Pourtant cette stabilité audiovisuelle-sentimentale n’était qu’apparente. Il y a quelques années un ouvrier qui travaillait dans notre maison de campagne avait amené avec lui un poste de radio pour écouter une chaîne de musique pop, une chaîne commerciale. Profitant d’une pause, j’ai allumé ma radio. Il suivit pendant quelques minutes l’émission, insolite pour ses oreilles, puis demanda: «Quelle est cette chaîne ? Kossuth, répondis-je ». Étonné, il rétorqua : «Ah ? Je croyais qu’elle n’existait plus depuis longtemps ».

Eh bien, à mon grand dam, parmi les premières décisions de la nouvelle direction de la radio hongroise, figura la suppression des signaux inchangés depuis des décennies des trois chaînes de la radio et le renvoi de la grande majorité des animateurs bien connus et dont les voix avaient presque meublé nos maisons. On a même transformé le nom des trois chaînes, Kossuth devint ainsi MR1 Kossuth (MR pour Magyar Rádió, 1 pour première chaîne) – «cela sonne beaucoup plus professionnel et moderne ». Il y a aussi MR2 Petôfi et MR3 Bartók. On a changé la structure des programmes, réduit les effectifs, changé le style des bulletins d’information. S’ensuivit un tollé inévitable, et en tant qu’auditeur, je trouvais moi aussi tout cela exagéré, mais les chiffres donnèrent raison aux initiateurs de ces changements: l’audiomat de la MR1 par exemple a presque doublé. Argument puissant : la meilleure émission ne vaut rien si elle ne trouve pas d’auditeurs. (Cela n’empêche qu’il faut toujours veiller à la qualité des programmes que l’on écoute...).

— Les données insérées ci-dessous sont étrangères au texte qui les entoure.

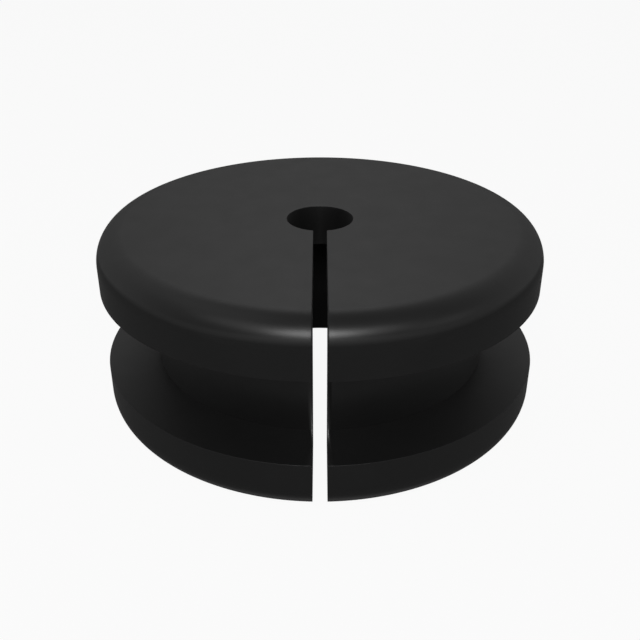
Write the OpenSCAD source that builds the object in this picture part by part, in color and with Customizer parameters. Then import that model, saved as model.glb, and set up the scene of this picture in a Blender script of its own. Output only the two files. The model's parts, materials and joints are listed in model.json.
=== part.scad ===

Des changements similaires ont également eu lieu dans la télévision publique. Et mon vénérable établissement plus que centenaire, l’Agence de Presse Hongroise ? À son apogée, dans les années 80’, le nombre de ses employés était bien supérieur à 1000, maintenant nous sommes quelque 350 personnes et nous publions plus de nouvelles qu’alors. C’est un établissement probablement unique au monde car notre propriétaire n’est autre que le Parlement, ainsi tous les partis veillent à ce que notre information soit impartiale. Et nous devons continuellement moderniser notre style, structure, augmenter notre rapidité, notre fiabilité, parce que de nouveaux concurrents surgissent de toutes parts sur internet et dans les médias. Des réformes internes, pas toujours évidentes, s’enchaînent, mais sans elles il serait impossible de tenir le coup.

Vous comprenez donc peut-être pourquoi je n’étais pas réellement surpris quand en France on a aussi voulu rationaliser un peu plus certains segments du monde des médias. Bien sûr, il ne suffit pas de le faire, il faut le faire bien.